Haven't tried the USB keyboard, but the VGA output is actually unsoldered
jumpers and unpopulated chip fanouts on the board.  So I don't think I'll be
getting actual display from it.  A pity, as having to put up with the Phoenix
BIOS's emulation of a screen display over 9600 baud terminal is painful.

> That should be pretty much the last stage of BIOS before it does hand-over to
> the boot loader, so ... maybe it doesn't like your boot loader?

That's the theory.

> Er, and make sure you have a partition flagged as bootable, since some BIOS
> implementations hate not having one.  Maybe even try pretending it is an MSDOS
> partition of some sort in the BIOS type flag?

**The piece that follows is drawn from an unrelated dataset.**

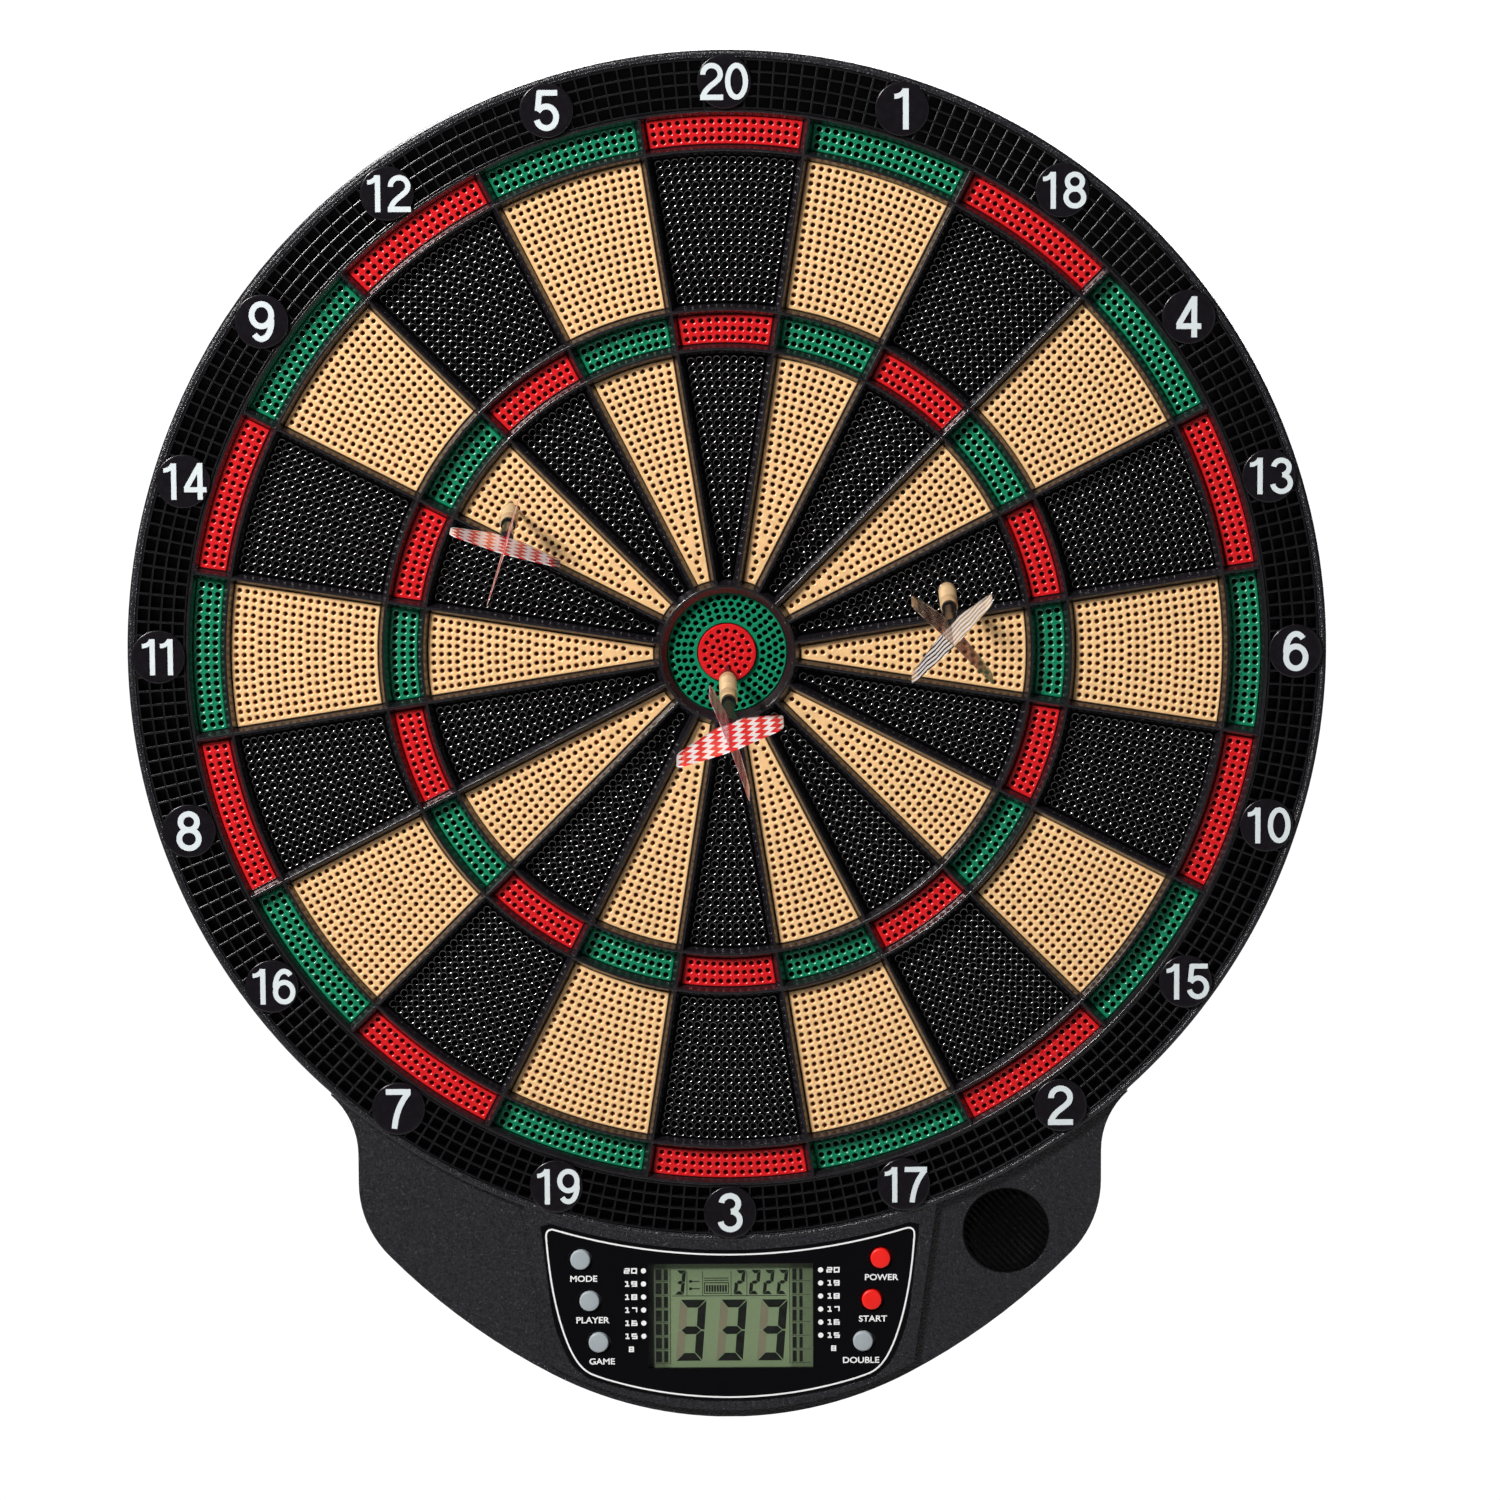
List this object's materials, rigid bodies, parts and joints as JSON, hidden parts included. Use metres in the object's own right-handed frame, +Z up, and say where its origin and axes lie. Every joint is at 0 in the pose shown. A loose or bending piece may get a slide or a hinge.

I took one of the disks, put it in a different machine, installed Linux on it,
and then put the disk back where it came from.  No boot.

> Failing anything else, extract the MBR from the original image, disassemble
> it, and see what the heck it is doing differently?  They code at that level is
> pretty much straight forward.  You can even inject little BIOS interactions
> easily enough if you want to try and debug it printf style.

It's been long enough since I have hacked 8086 assembler that I don't really
look forward to the prospect.  And this is somewhat of a low priority.

> I have had a few implementations that recognize ESC-A for control-A in the
> serial console ... and more than a few controller extension BIOS
> implementations that bypass the BIOS bits that the serial console hooks, look
> directly at hardware, and just don't work with the serial console at all.

Definitely an indication that plugging a USB keyboard in might help.